Going blindly through life isn’t the best way for one to reach their goals and aspirations. However, do five-year plans really help? How can one ever know they will be where they hope to five years from now?
The truth is that no one really knows the future. As much as someone may try to plan for the right things to happen, nothing will ever go exactly as planned. One can map out their life as much as possible in the hopes that they will achieve everything that they’ve been working towards, but it is essential to leave room for flexibility as part of these plans.
Career counselor John D. Krumboltz shares in the Happenstance Learning Theory that one needs to expect unplanned events as inevitable and a necessary part of every person’s career. Even with the best-laid plans, true success comes from aligning what one hopes to happen with what is already occurring in that person’s life.

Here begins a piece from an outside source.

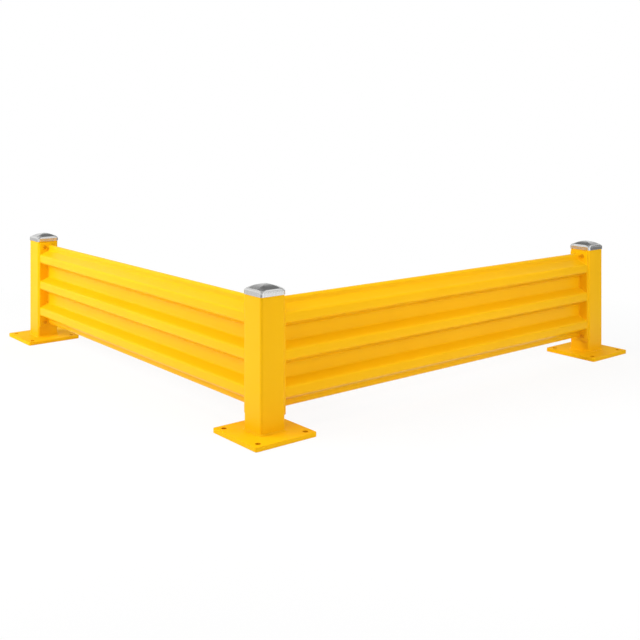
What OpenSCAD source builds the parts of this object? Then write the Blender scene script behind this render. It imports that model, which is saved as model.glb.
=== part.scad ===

While many people hope that putting together a five-year plan will be an easy fix to get their life together, this is hardly the case. Krumboltz goes on to share that the role of any career counselor is to help their clients understand how to achieve satisfying lives in their career and personal lives as well.
Krumboltz purposefully leaves out creating any kind of specified plan, as it is impossible to stick to one with all the expectations people put on themselves and their lives. Instead, Krumboltz makes it a point to encourage clients to make the most of any opportunity when they happen. As much as life can be about planning one’s dreams and goals, truly becoming successful is about taking action and making one’s own luck.
The reason so many people cling to the idea of a five-year plan is out of comfort. Having any plan in place is akin to having a safety net. Instead of wandering aimlessly through life, a plan acts as a guide of sorts. However, no one knows what lies ahead in the future. This is why all planners and hesitaters must eventually become do-ers if they hope to achieve the life they dream of.
As Shonda Rhimes shared in her commencement address at Dartmouth:
“Ditch the dream and be a doer, not a dreamer…You don’t have to know. You just have to keep moving forward”.